Por otra parte, siempre que se deje al mercado de trabajo funcionar sin trabas, la producción será la máxima compatible con las restricciones en las dotaciones de factores, las preferencias y la tecnología. La flexibilidad del salario real igualará siempre la demanda y la oferta de trabajo; las horas de trabajo que correspondan a ese equilibrio determinarán el volumen de producción real. Y siempre habrá demanda para ese nivel de producción a los precios adecuados. La economía siempre estaría produciendo con plena utilización de los recursos y no existirían trabajadores desempleados, en el sentido de estar dispuestos a trabajar al salario real de mercado y no poder encontrar trabajo.
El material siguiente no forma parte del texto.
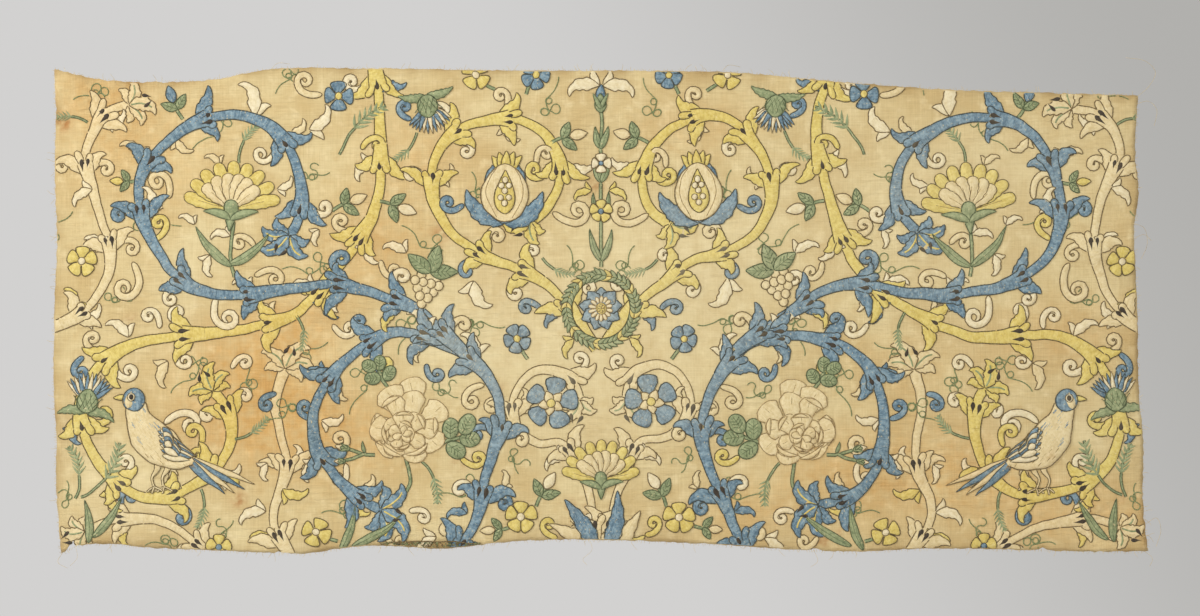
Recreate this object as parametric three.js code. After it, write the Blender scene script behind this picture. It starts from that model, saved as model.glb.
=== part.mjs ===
// Embroidered linen wall hanging: one old cut panel of linen, hung flat by its top edge.
//
// Frame, in millimetres: the origin is the middle of the top edge on the wall's surface.
// +X runs to the right along the top edge, +Z points up, and the worked face looks towards -Y.
// The wall is the plane y = 0. The cloth lies on it, and swells away from it in low ripples and
// creases, mostly along its cut edges, where an old cloth never quite lies down.

import * as THREE from 'three';

// The linen with its silk, pressed together.
const CLOTH_THICKNESS = 1.4;

// How finely the cloth is divided across and down, enough for its shortest ripple.
const COLUMNS = 60;
const ROWS = 28;

// The slab that the cloth is drawn out from runs from minus this to plus this, each way.
const HALF_UNIT = 0.5;

// The four cut edges. None is straight: the right end of the top edge hangs lower than the left,
// the bottom edge dips where its hem is turned under, and both sides waver.
const TOP_EDGE = [
  { x: -544, z: 1 },
  { x: -501, z: -9 },
  { x: -387, z: -9 },
  { x: -335, z: 1 },
  { x: -231, z: 2 },
  { x: -75, z: 0 },
  { x: 29, z: 0 },
  { x: 133, z: -2 },
  { x: 237, z: -11 },
  { x: 341, z: -19 },
  { x: 445, z: -22 },
  { x: 536, z: -25 },
];
const BOTTOM_EDGE = [
  { x: -539, z: -482 },
  { x: -526, z: -475 },
  { x: -439, z: -477 },
  { x: -335, z: -481 },
  { x: -301, z: -482 },
  { x: -231, z: -474 },
  { x: -161, z: -477 },
  { x: -75, z: -469 },
  { x: 29, z: -469 },
  { x: 133, z: -474 },
  { x: 237, z: -480 },
  { x: 341, z: -477 },
  { x: 497, z: -480 },
  { x: 545, z: -479 },
];
const LEFT_EDGE = [
  { z: -482, x: -539 },
  { z: -444, x: -542 },
  { z: -404, x: -544 },
  { z: -364, x: -543 },
  { z: -324, x: -546 },
  { z: -204, x: -544 },
  { z: -164, x: -543 },
  { z: -84, x: -545 },
  { z: -44, x: -544 },
  { z: 1, x: -544 },
];
const RIGHT_EDGE = [
  { z: -479, x: 545 },
  { z: -444, x: 541 },
  { z: -364, x: 541 },
  { z: -324, x: 537 },
  { z: -244, x: 535 },
  { z: -204, x: 534 },
  { z: -164, x: 531 },
  { z: -124, x: 536 },
  { z: -84, x: 533 },
  { z: -25, x: 536 },
];

// Where the cloth stands away from the wall. Each fold is a soft ridge with its middle at x, z.
// Its crest runs at an angle in degrees from +X towards +Z, length and breadth are its whole
// reach along and across the crest, and lift is how far the crest stands out.
const FOLDS = [
  // The top left corner curls into an ear, and the top edge waves once beside it.
  { x: -541, z: -2, angle: -45, length: 110, breadth: 70, lift: 7 },
  { x: -448, z: -14, angle: 88, length: 90, breadth: 72, lift: 3.4 },
  // The left side ripples where the motifs were cut through.
  { x: -540, z: -128, angle: 6, length: 130, breadth: 66, lift: 2.6 },
  { x: -542, z: -232, angle: -8, length: 110, breadth: 74, lift: 2.2 },
  { x: -541, z: -356, angle: 4, length: 140, breadth: 80, lift: 2.8 },
  // The hem, turned under for a hand's breadth, and the waves on each side of it.
  { x: -162, z: -470, angle: -2, length: 170, breadth: 34, lift: 3.2 },
  { x: -306, z: -474, angle: 84, length: 96, breadth: 78, lift: 3.6 },
  { x: 2, z: -468, angle: 92, length: 84, breadth: 90, lift: 2.4 },
  { x: 158, z: -474, angle: 96, length: 96, breadth: 84, lift: 3 },
  { x: 268, z: -476, angle: 80, length: 80, breadth: 68, lift: 2.2 },
  // The right side is the most rippled, and its bottom corner flares.
  { x: 533, z: -112, angle: 172, length: 120, breadth: 62, lift: 4.2 },
  { x: 530, z: -172, angle: 184, length: 150, breadth: 64, lift: 4.6 },
  { x: 534, z: -258, angle: 176, length: 100, breadth: 74, lift: 2.6 },
  { x: 540, z: -470, angle: 52, length: 130, breadth: 84, lift: 6 },
  // The top edge droops a little to the right, in one long shallow swell.
  { x: 330, z: -24, angle: 94, length: 100, breadth: 150, lift: 2 },
  // Faint creases across the middle, left from the cloth lying folded.
  { x: -6, z: -194, angle: 3, length: 300, breadth: 60, lift: 1.4 },
  { x: -122, z: -362, angle: -4, length: 260, breadth: 62, lift: 1.2 },
  { x: 124, z: -310, angle: 5, length: 240, breadth: 58, lift: 1.1 },
  { x: 292, z: -396, angle: -3, length: 220, breadth: 60, lift: 1.3 },
];

const LINEN_COLOUR = 0xd9c28c;
const LINEN_ROUGHNESS = 0.92;

// A smooth line through a table's rows: at(place) gives the value column at that place.
function smoothLine(table, placeName, valueName) {
  const places = table.map((row) => row[placeName]);
  const values = table.map((row) => row[valueName]);
  const curve = new THREE.CubicInterpolant(places, values, 1);
  return { first: places[0], last: places[places.length - 1], at: (place) => curve.evaluate(place)[0] };
}

const topLine = smoothLine(TOP_EDGE, 'x', 'z');
const bottomLine = smoothLine(BOTTOM_EDGE, 'x', 'z');
const leftLine = smoothLine(LEFT_EDGE, 'z', 'x');
const rightLine = smoothLine(RIGHT_EDGE, 'z', 'x');

// A point of the cloth, from its share across (left 0, right 1) and its share up (bottom 0,
// top 1): x is blended between the two sides, and z between the bottom edge and the top edge.
function placeInOutline(across, up) {
  const mix = THREE.MathUtils.lerp;
  const bottomX = mix(bottomLine.first, bottomLine.last, across);
  const topX = mix(topLine.first, topLine.last, across);
  const leftZ = mix(leftLine.first, leftLine.last, up);
  const rightZ = mix(rightLine.first, rightLine.last, up);
  return {
    x: mix(leftLine.at(leftZ), rightLine.at(rightZ), across),
    z: mix(bottomLine.at(bottomX), topLine.at(topX), up),
  };
}

// A soft hump that is 1 in its middle and runs out to 0, level, at a share of 1 from there.
function hump(share) {
  return Math.abs(share) < 1 ? (1 - share ** 2) ** 2 : 0;
}

// How far the cloth's back stands off the wall at x, z.
function liftAt(x, z) {
  let lift = 0;
  for (const fold of FOLDS) {
    const turn = THREE.MathUtils.degToRad(fold.angle);
    const alongCrest = (x - fold.x) * Math.cos(turn) + (z - fold.z) * Math.sin(turn);
    const acrossCrest = (z - fold.z) * Math.cos(turn) - (x - fold.x) * Math.sin(turn);
    lift += fold.lift * hump(alongCrest / (fold.length / 2)) * hump(acrossCrest / (fold.breadth / 2));
  }
  return lift;
}

// The whole cloth: a slab of unit size, divided across and down, is drawn out to the cut edges,
// and both its faces follow the folds, one thickness apart.
function makeLinen() {
  const geometry = new THREE.BoxGeometry(2 * HALF_UNIT, 2 * HALF_UNIT, 2 * HALF_UNIT, COLUMNS, 1, ROWS);
  const points = geometry.attributes.position;
  for (let i = 0; i < points.count; i += 1) {
    const place = placeInOutline(points.getX(i) + HALF_UNIT, points.getZ(i) + HALF_UNIT);
    const onWorkedFace = points.getY(i) < 0;
    const standOff = liftAt(place.x, place.z) + (onWorkedFace ? CLOTH_THICKNESS : 0);
    points.setXYZ(i, place.x, -standOff, place.z);
  }
  geometry.computeVertexNormals();
  const material = new THREE.MeshStandardMaterial({
    color: LINEN_COLOUR,
    roughness: LINEN_ROUGHNESS,
    metalness: 0,
  });
  const linen = new THREE.Mesh(geometry, material);
  linen.name = 'embroidered_linen';
  return linen;
}

const hanging = new THREE.Group();
hanging.name = 'embroidered_wall_hanging';
hanging.add(makeLinen());

export default hanging;
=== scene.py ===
# %% [markdown]
# # An old embroidered linen hanging
#
# The object is one strip of hand-woven linen, a little over a metre wide, with raw cut edges. It
# is worked all over in silk: scrolling stems in blue, yellow and cream, and flowers, leaves and
# birds between them, the same on the left as on the right. It hangs flat by its top edge.
#
# The model has four layers. First comes the cloth itself, with its folds, creases, stains and
# frayed edges. On it lie the silk fills, each a low cushion of thread. Over their borders run
# the outlines in stem stitch. Last come the stitches that show on the back.
#
# Everything is drawn in millimetres on the cloth's plane: x runs to the right from the middle of
# the top edge, and z runs up. A helper then lays each point on the cloth's own folds.

# %% The frame and its sizes
import math
import random
from collections import defaultdict, namedtuple

import bmesh
import bpy
import numpy as np
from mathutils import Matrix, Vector, noise
from mathutils.bvhtree import BVHTree
from mathutils.kdtree import KDTree


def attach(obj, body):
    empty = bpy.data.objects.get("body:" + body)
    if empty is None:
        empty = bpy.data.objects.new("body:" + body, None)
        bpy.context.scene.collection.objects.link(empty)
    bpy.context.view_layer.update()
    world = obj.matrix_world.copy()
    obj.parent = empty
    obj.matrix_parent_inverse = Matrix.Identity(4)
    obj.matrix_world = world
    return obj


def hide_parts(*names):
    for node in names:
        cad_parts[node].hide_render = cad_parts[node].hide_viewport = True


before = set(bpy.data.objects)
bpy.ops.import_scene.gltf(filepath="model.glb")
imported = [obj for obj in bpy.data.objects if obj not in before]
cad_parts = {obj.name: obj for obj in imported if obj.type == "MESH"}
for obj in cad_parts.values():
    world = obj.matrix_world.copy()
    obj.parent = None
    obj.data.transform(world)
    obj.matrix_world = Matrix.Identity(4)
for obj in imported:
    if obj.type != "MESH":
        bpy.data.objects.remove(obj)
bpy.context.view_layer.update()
MM = 0.001
FAR = 1.0
CLOTH_NODE = "embroidered_linen"
cad_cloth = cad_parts[CLOTH_NODE]

# %% [markdown]
# ## Where the cloth ends and how far it stands out
#
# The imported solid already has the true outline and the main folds, so nothing is drawn twice.
# The four cut edges are read from its narrow side faces, as four lines that numpy can look up,
# and rays from the front and from the back say how far the cloth stands from the wall.

# %% Edges and heights read from the solid
SIDE_FACES = {"top": (2, 1), "bottom": (2, -1), "right": (0, 1), "left": (0, -1)}
SIDE_FACING = 0.7
NEARLY_NOTHING = 1e-6


def read_edges(cloth):
    """The four cut edges in mm: the places along each, and how far out it lies there."""
    found = {name: set() for name in SIDE_FACES}
    for face in cloth.data.polygons:
        for name, (axis, sign) in SIDE_FACES.items():
            if face.normal[axis] * sign > SIDE_FACING:
                for index in face.vertices:
                    point = cloth.data.vertices[index].co / MM
                    found[name].add((round(point.x, 1), round(point.z, 1)))
    edges = {}
    for name, (axis, _) in SIDE_FACES.items():
        line = np.array(sorted(found[name], key=lambda p: p[0] if axis == 2 else p[1]))
        edges[name] = (line[:, 0], line[:, 1]) if axis == 2 else (line[:, 1], line[:, 0])
    return edges


EDGES = read_edges(cad_cloth)


def edge_at(name, places):
    return np.interp(places, *EDGES[name])


def in_outline(across, up):
    """A point of the cloth in mm, from its share across and its share up, both from 0 to 1."""
    ends = {name: (line[0][0], line[0][-1]) for name, line in EDGES.items()}
    bottom_x, top_x = (ends[n][0] + (ends[n][1] - ends[n][0]) * across for n in ("bottom", "top"))
    left_z, right_z = (ends[n][0] + (ends[n][1] - ends[n][0]) * up for n in ("left", "right"))
    x = edge_at("left", left_z) * (1 - across) + edge_at("right", right_z) * across
    z = edge_at("bottom", bottom_x) * (1 - up) + edge_at("top", top_x) * up
    return x, z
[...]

El dinero no interviene para nada en el proceso de coordinación temporal de los planes de producción y consumo. Las versiones neoclásicas de la formulación de la teoría cuantitativa del dinero admitieron cierta sensibilidad al tipo de interés al incorporar la demanda por motivo de precaución. Pero en aquellos años de florecimiento del patrón oro, la conclusión de la teoría seguía separando el mundo real del mundo monetario. Después de crisis recurrentes cada diez años a lo largo del siglo, el último cuarto del siglo XIX y el primero del siglo XX fueron relativamente estables, ya que los episodios de crisis (1873, 1907 y 1921) se espaciaron de manera notable. Los neoclásicos entendían estos fenómenos como anomalías temporales, cuya superación requería dejar que el mecanismo de mercado se ajustara con la menor intervención posible.
En definitiva, el paradigma dominante actual en economía se formó entre 1870 y 1929 adoptando el método y la visión mecánica del mundo de la física clásica, ya en sus estertores. El equilibrio y su caracterización matemática partiendo de la optimización individual se convirtieron en las bases fundamentales de la ciencia económica, aplicándose tanto a la demanda como a la producción.